Taking the last issue first, what are the facts related to the Conservation District request for more money? The Conservation District, backed by press reports in the San Juan Journal, is saying that their request for more funding is a legal mandate resulting from the State Supreme Court ruling in Carey v Mason.

That's not true.

There are two systems available for fundraising for the Conservation District, assuming the County decides it wants to fund the District at all (and we are not required to do so). We can raise money for the Conservation District via (1) a special assessment (RCW 89.08.400) or (2) a rates and charges method (RCW 89.08.405).

The court ruling in question simply held that Counties that choose the special assessment route have the choice of using (1) a uniform annual per ACRE amount, or (2) an annual flat rate per PARCEL ($5 maximum) PLUS a uniform annual rate per ACRE amount ... in other words, $5 plus ten mills, for example. Nothing binds the County to 5 cents an acre. If the County and Conservation District want to raise money via the special assessment route, they have to follow RCW 89.08.400.
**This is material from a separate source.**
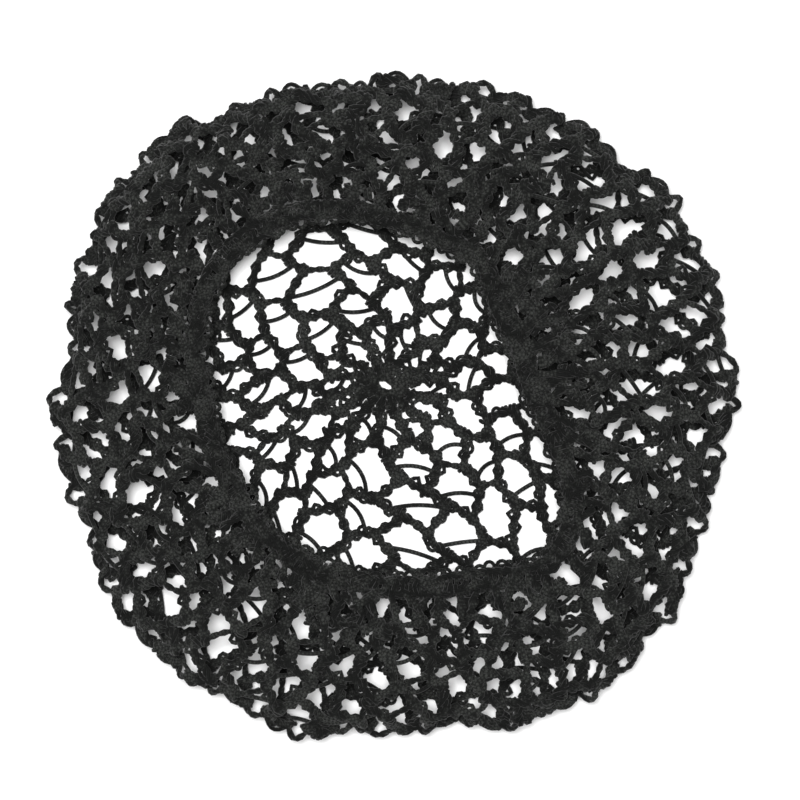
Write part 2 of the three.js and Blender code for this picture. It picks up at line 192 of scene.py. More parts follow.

But the County also could decide to use a "rates and charges" system rather than the special assessment. Under a rates and charges method, the County is allowed to impose (1) an annual per acre amount, (2) an annual per parcel amount, or (3) an annual per parcel amount plus an annual per acre amount. Notably, the rates and charges system permits consideration of which properties receive (and which do not receive) the benefit of Conservation District consulting. If the County and the Conservation District want to raise money via the rates and charges method, they have to follow RCW 89.08.405.

In fact, the current $5 per parcel CD fee could remain essentially the same if it were implemented according to the rates and charges method (RCW 89.08.405) instead of via the special assessment method (RCW 89.08.400) as it is now. However, the CD has not proposed rates and charges, they have proposed an increase to the special assessment.

In order to do its job properly, the County Council needs to be provided the full range of options available to it, not just the preferred staff outcome. The same is true for citizens. We are not mushrooms that need to be kept in the dark.